*What the task requires*
The listing must be reproduced in full, exactly as it stands.

○ ○ ○ ○

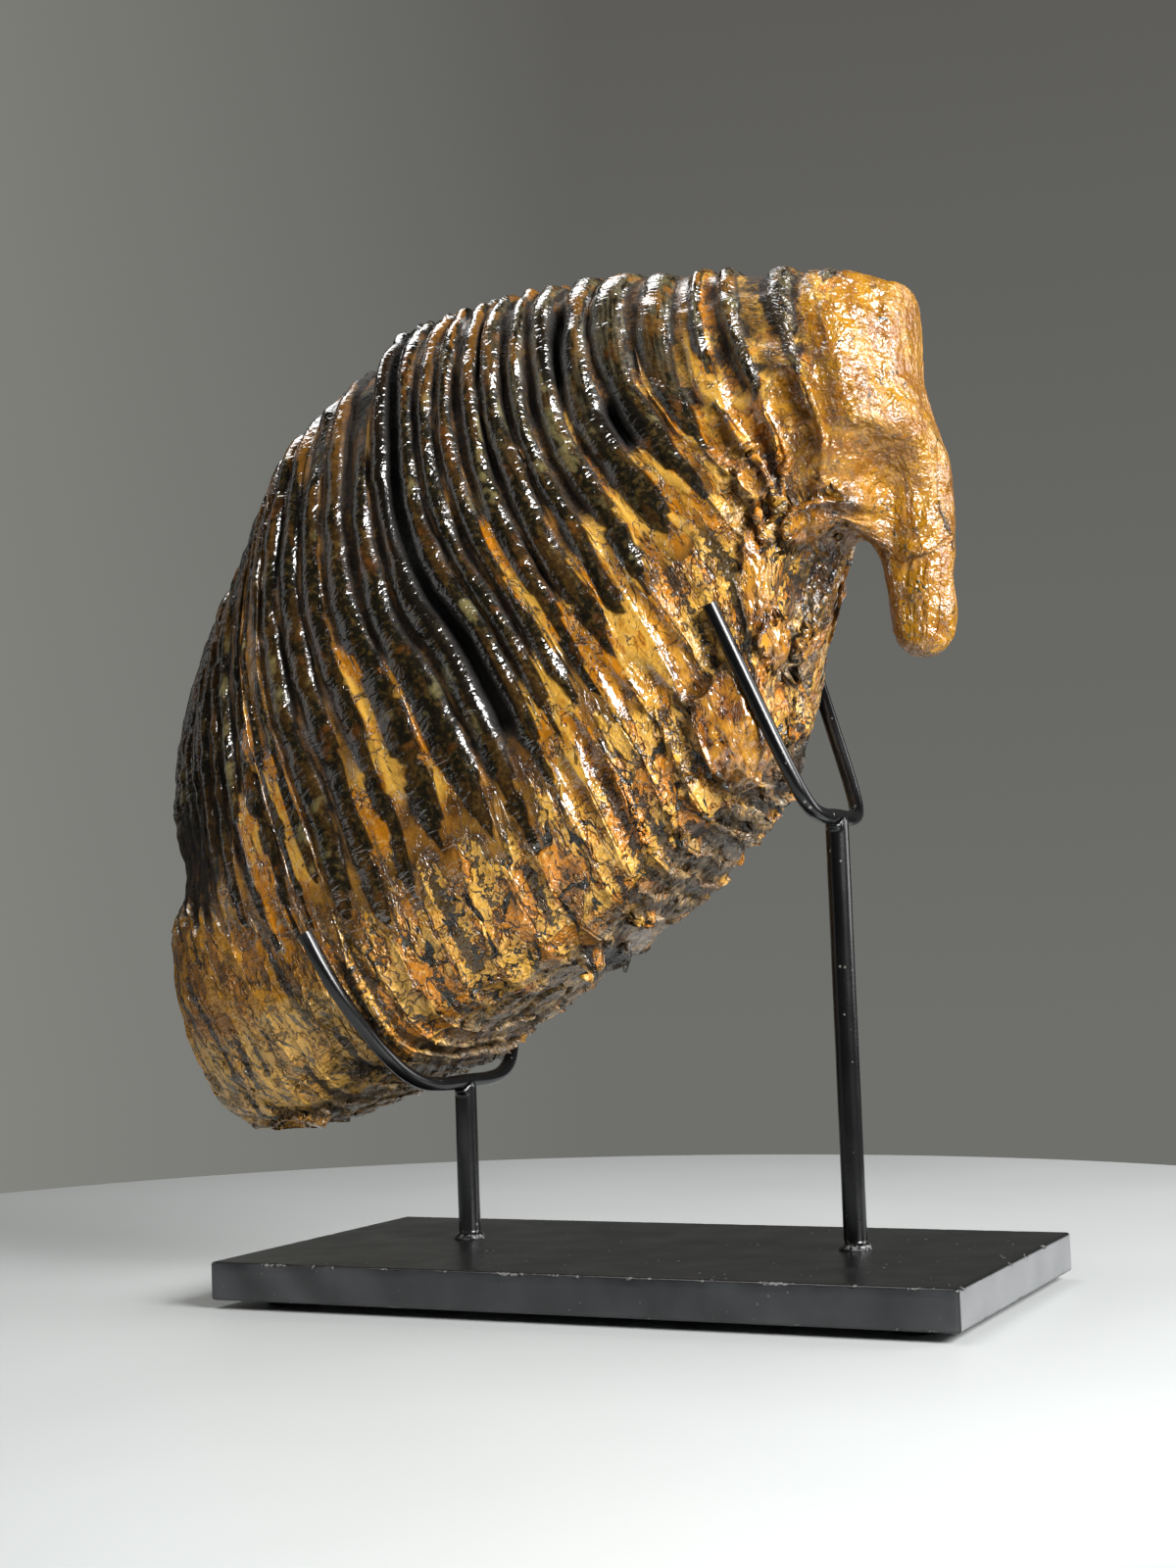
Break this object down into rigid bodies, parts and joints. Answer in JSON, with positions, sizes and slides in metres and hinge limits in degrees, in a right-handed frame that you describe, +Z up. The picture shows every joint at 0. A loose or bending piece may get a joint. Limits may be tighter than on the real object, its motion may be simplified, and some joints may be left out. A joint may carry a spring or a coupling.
{
  "type": "fossil mammoth tooth on stand",
  "caption": "Fossil mammoth molar with wavy enamel ridges and a hooked front root, resting in bent wire cradles on rods welded to a flat black steel plate with round rubber feet.",
  "frame": {"origin": "centre of the whole object's box, on the surface the feet stand on", "axes": "+Z up, +X along the base plate from the tooth's back end towards its hooked front root, +Y from the viewer's side to the back"},
  "size_m": [0.2416, 0.1104, 0.2723],
  "materials": {
    "fossil": "polished fossil enamel, dentine and cement, dark ridges and ochre root",
    "steel": "satin black paint",
    "feet": "matt black rubber"
  },
  "bodies": {
    "root": {"tooth": "fossil", "base_plate": "steel", "post_short": "steel", "post_tall": "steel", "cradle_low": "steel", "cradle_high": "steel", "foot_front_left": "feet", "foot_back_left": "feet", "foot_front_right": "feet", "foot_back_right": "feet"}
  },
  "joints": []
}
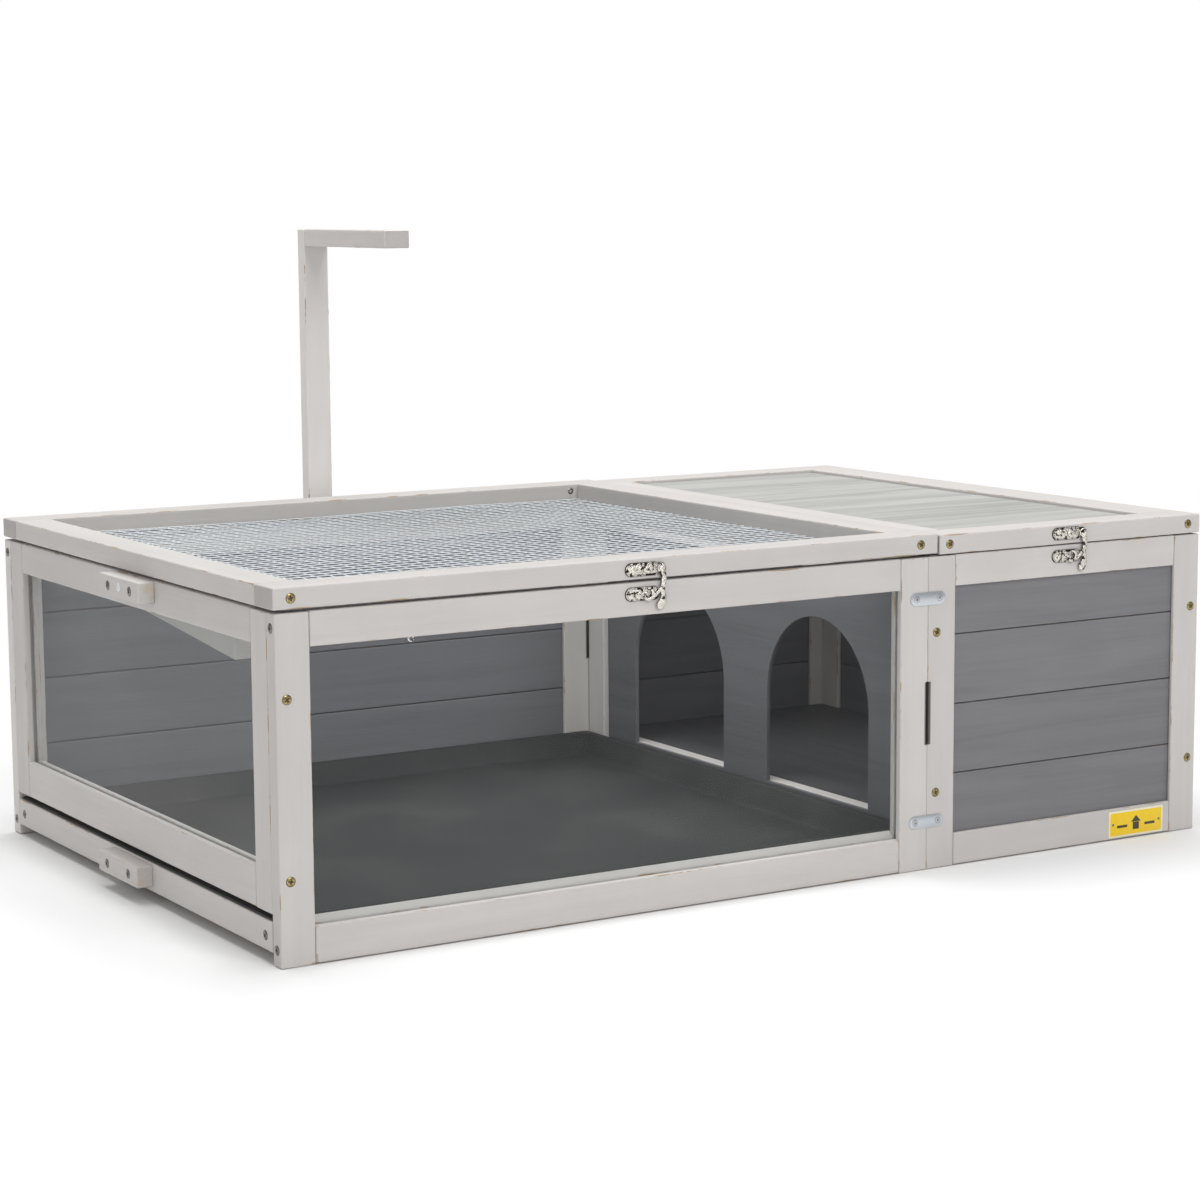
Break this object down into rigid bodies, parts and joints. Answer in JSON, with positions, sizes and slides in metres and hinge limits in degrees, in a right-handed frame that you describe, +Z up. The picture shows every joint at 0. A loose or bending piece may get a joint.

○ ○ ○ ○

*Solution*
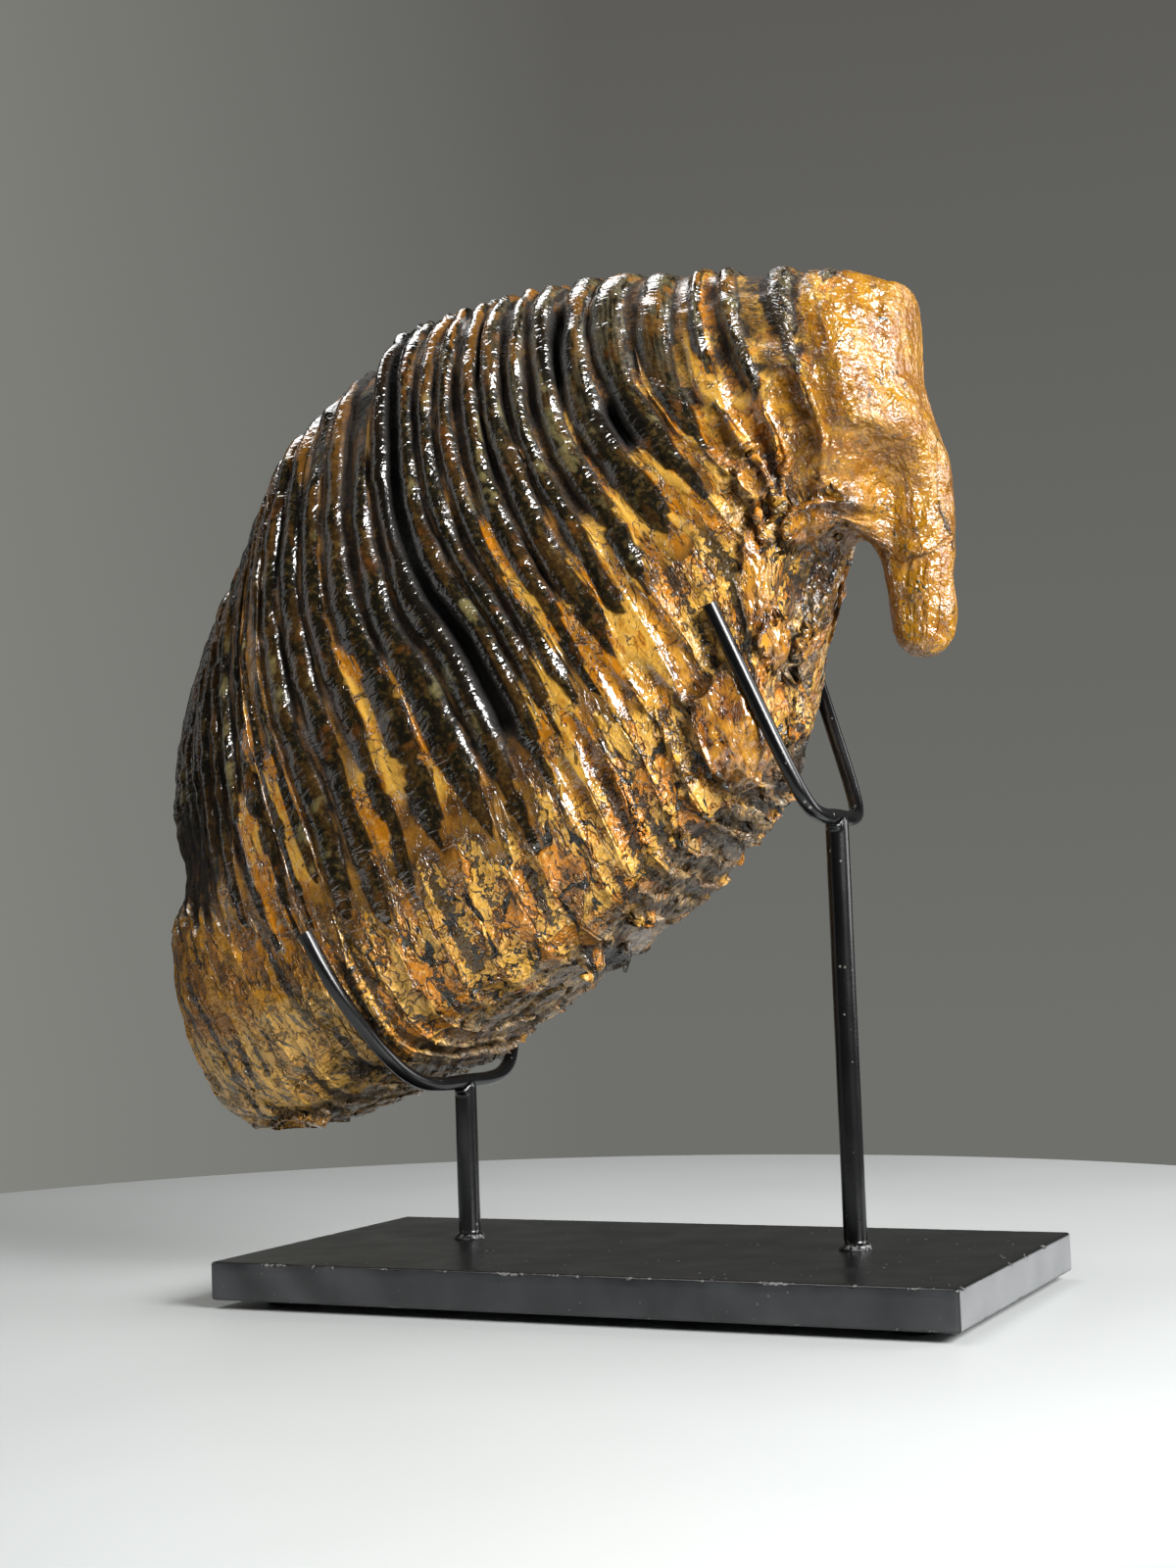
Break this object down into rigid bodies, parts and joints. Answer in JSON, with positions, sizes and slides in metres and hinge limits in degrees, in a right-handed frame that you describe, +Z up. The picture shows every joint at 0. A loose or bending piece may get a joint. Limits may be tighter than on the real object, its motion may be simplified, and some joints may be left out. A joint may carry a spring or a coupling.
{
  "type": "fossil mammoth tooth on stand",
  "caption": "Fossil mammoth molar with wavy enamel ridges and a hooked front root, resting in bent wire cradles on rods welded to a flat black steel plate with round rubber feet.",
  "frame": {"origin": "centre of the whole object's box, on the surface the feet stand on", "axes": "+Z up, +X along the base plate from the tooth's back end towards its hooked front root, +Y from the viewer's side to the back"},
  "size_m": [0.2416, 0.1104, 0.2723],
  "materials": {
    "fossil": "polished fossil enamel, dentine and cement, dark ridges and ochre root",
    "steel": "satin black paint",
    "feet": "matt black rubber"
  },
  "bodies": {
    "root": {"tooth": "fossil", "base_plate": "steel", "post_short": "steel", "post_tall": "steel", "cradle_low": "steel", "cradle_high": "steel", "foot_front_left": "feet", "foot_back_left": "feet", "foot_front_right": "feet", "foot_back_right": "feet"}
  },
  "joints": []
}
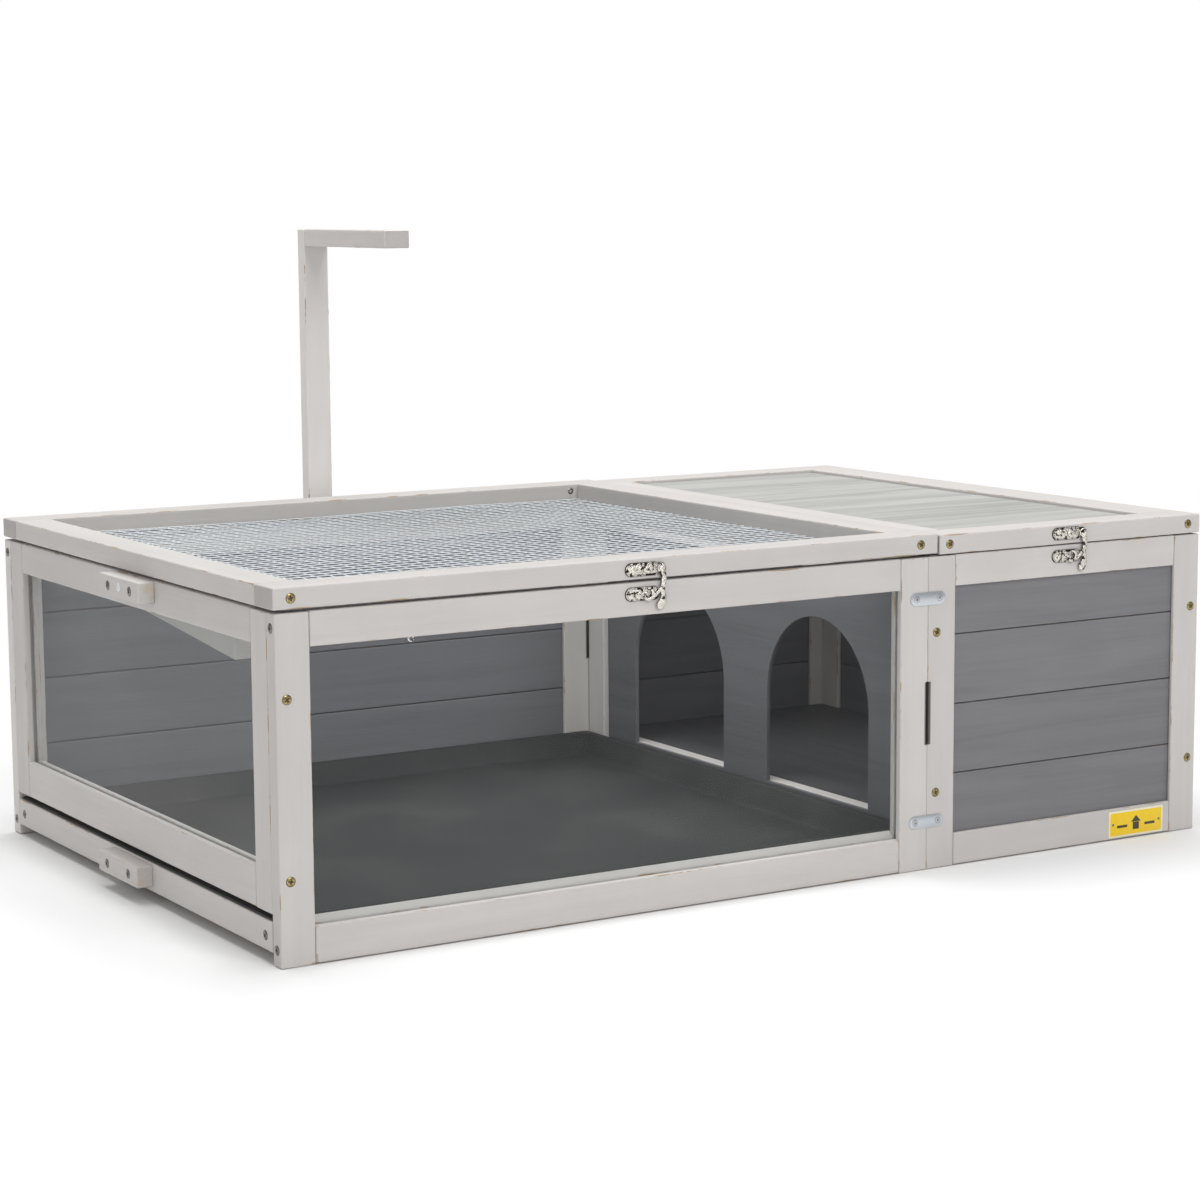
Break this object down into rigid bodies, parts and joints. Answer in JSON, with positions, sizes and slides in metres and hinge limits in degrees, in a right-handed frame that you describe, +Z up. The picture shows every joint at 0. A loose or bending piece may get a joint.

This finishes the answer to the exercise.